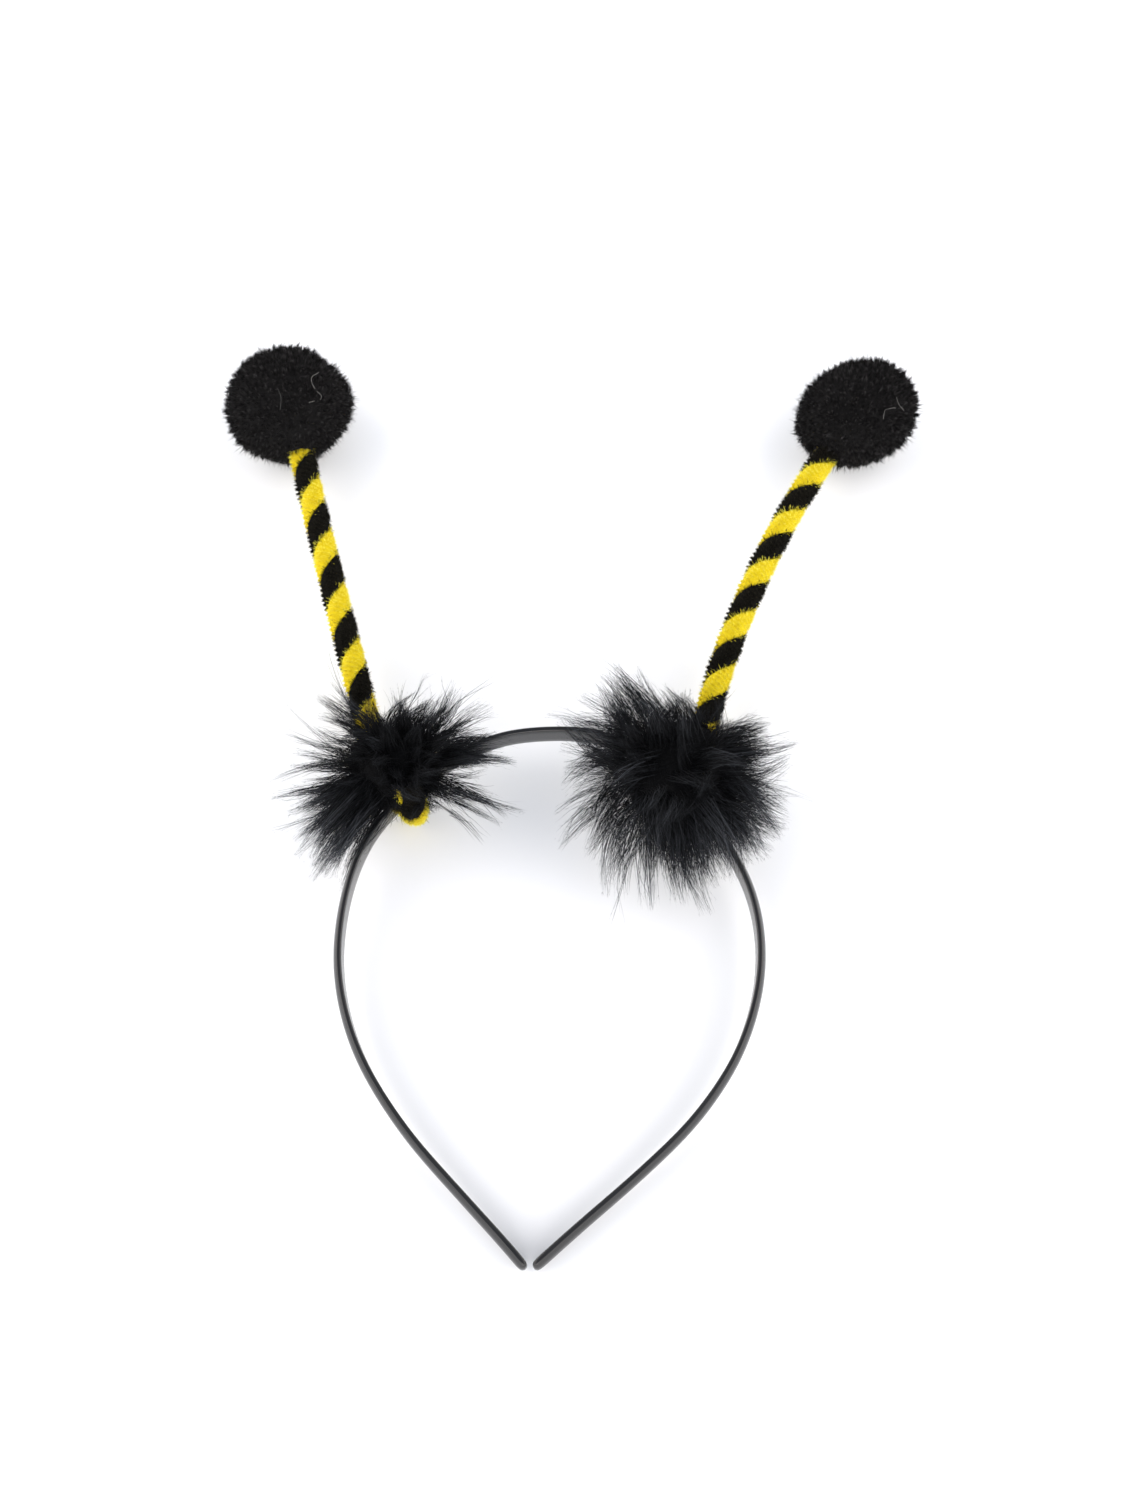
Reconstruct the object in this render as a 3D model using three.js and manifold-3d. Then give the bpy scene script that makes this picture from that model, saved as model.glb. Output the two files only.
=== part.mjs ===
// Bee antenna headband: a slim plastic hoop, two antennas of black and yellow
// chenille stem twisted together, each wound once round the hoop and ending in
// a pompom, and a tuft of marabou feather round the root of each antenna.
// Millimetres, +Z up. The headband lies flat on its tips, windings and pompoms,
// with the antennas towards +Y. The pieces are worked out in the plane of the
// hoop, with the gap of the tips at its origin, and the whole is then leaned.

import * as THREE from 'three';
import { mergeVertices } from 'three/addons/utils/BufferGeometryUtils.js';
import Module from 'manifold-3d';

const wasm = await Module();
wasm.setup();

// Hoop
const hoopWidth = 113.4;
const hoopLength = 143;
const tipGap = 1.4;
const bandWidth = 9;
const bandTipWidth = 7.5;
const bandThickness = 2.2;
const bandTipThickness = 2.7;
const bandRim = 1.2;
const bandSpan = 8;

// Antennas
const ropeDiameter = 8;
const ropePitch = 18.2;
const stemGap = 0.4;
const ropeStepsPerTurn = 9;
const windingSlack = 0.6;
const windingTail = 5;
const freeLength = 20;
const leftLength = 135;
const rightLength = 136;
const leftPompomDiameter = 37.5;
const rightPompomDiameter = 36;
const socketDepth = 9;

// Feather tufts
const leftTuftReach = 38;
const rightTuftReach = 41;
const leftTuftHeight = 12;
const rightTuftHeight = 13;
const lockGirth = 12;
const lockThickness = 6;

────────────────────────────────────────

■ **TASK TO COMPLETE**:
Extract all lines as given.

■ **REPLY**:
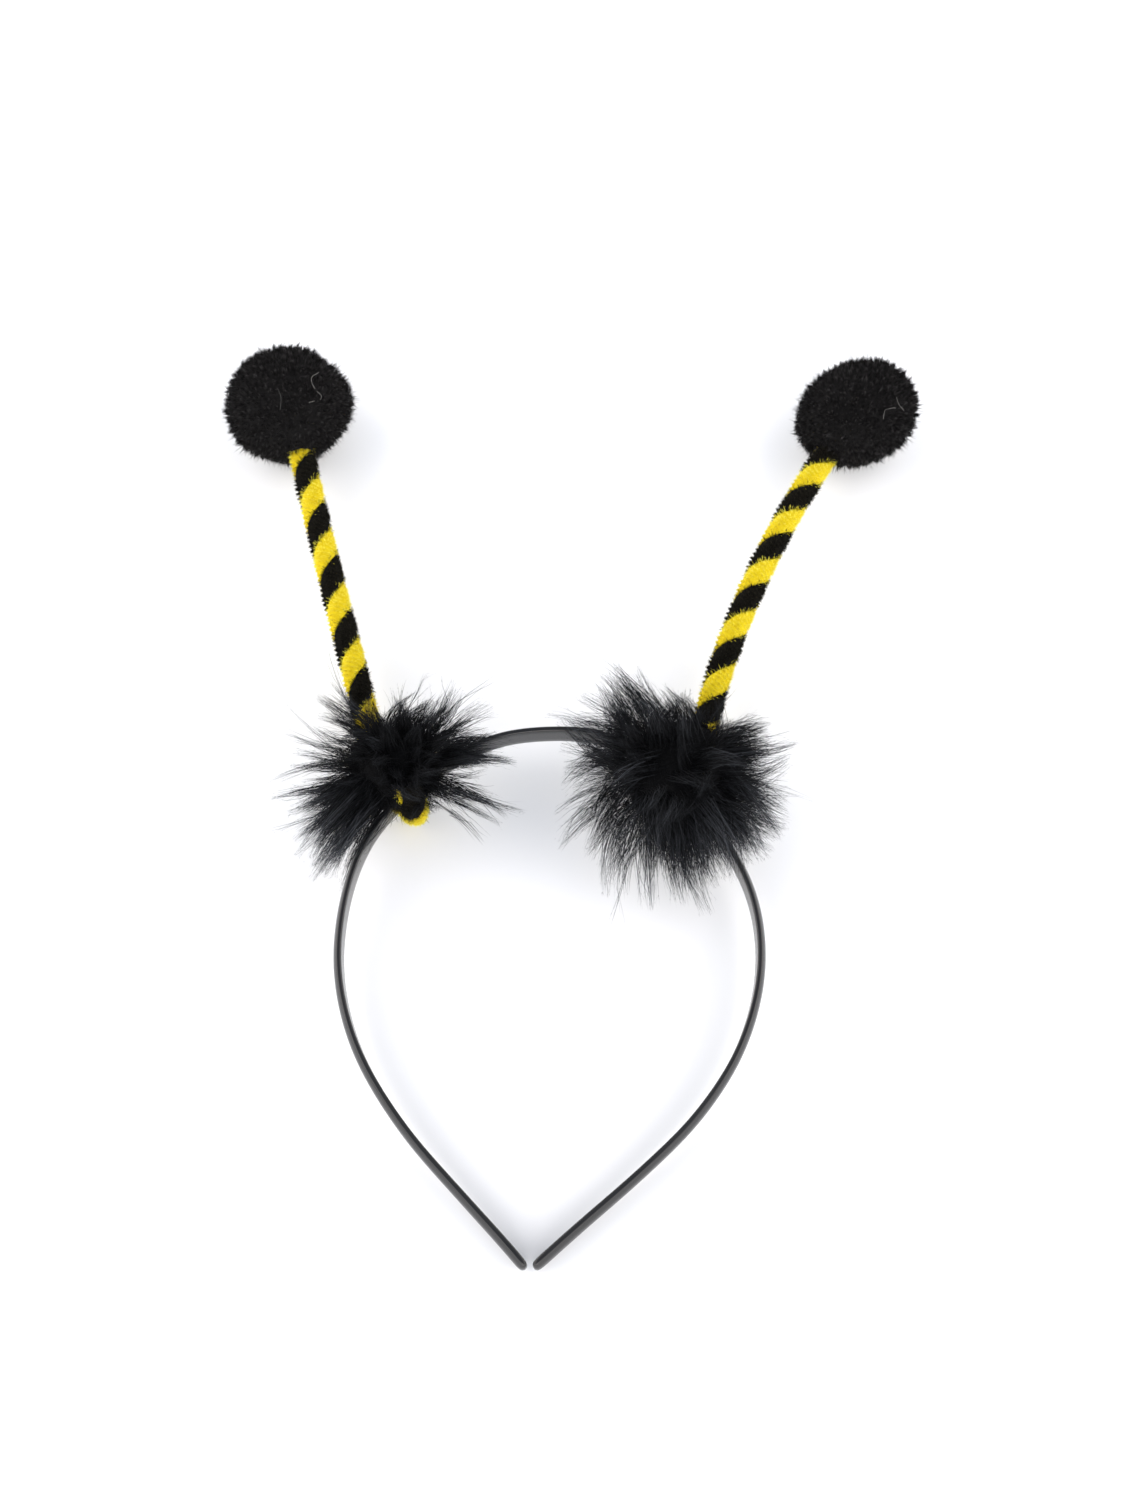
Reconstruct the object in this render as a 3D model using three.js and manifold-3d. Then give the bpy scene script that makes this picture from that model, saved as model.glb. Output the two files only.
=== part.mjs ===
// Bee antenna headband: a slim plastic hoop, two antennas of black and yellow
// chenille stem twisted together, each wound once round the hoop and ending in
// a pompom, and a tuft of marabou feather round the root of each antenna.
// Millimetres, +Z up. The headband lies flat on its tips, windings and pompoms,
// with the antennas towards +Y. The pieces are worked out in the plane of the
// hoop, with the gap of the tips at its origin, and the whole is then leaned.

import * as THREE from 'three';
import { mergeVertices } from 'three/addons/utils/BufferGeometryUtils.js';
import Module from 'manifold-3d';

const wasm = await Module();
wasm.setup();

// Hoop
const hoopWidth = 113.4;
const hoopLength = 143;
const tipGap = 1.4;
const bandWidth = 9;
const bandTipWidth = 7.5;
const bandThickness = 2.2;
const bandTipThickness = 2.7;
const bandRim = 1.2;
const bandSpan = 8;

// Antennas
const ropeDiameter = 8;
const ropePitch = 18.2;
const stemGap = 0.4;
const ropeStepsPerTurn = 9;
const windingSlack = 0.6;
const windingTail = 5;
const freeLength = 20;
const leftLength = 135;
const rightLength = 136;
const leftPompomDiameter = 37.5;
const rightPompomDiameter = 36;
const socketDepth = 9;

// Feather tufts
const leftTuftReach = 38;
const rightTuftReach = 41;
const leftTuftHeight = 12;
const rightTuftHeight = 13;
const lockGirth = 12;
const lockThickness = 6;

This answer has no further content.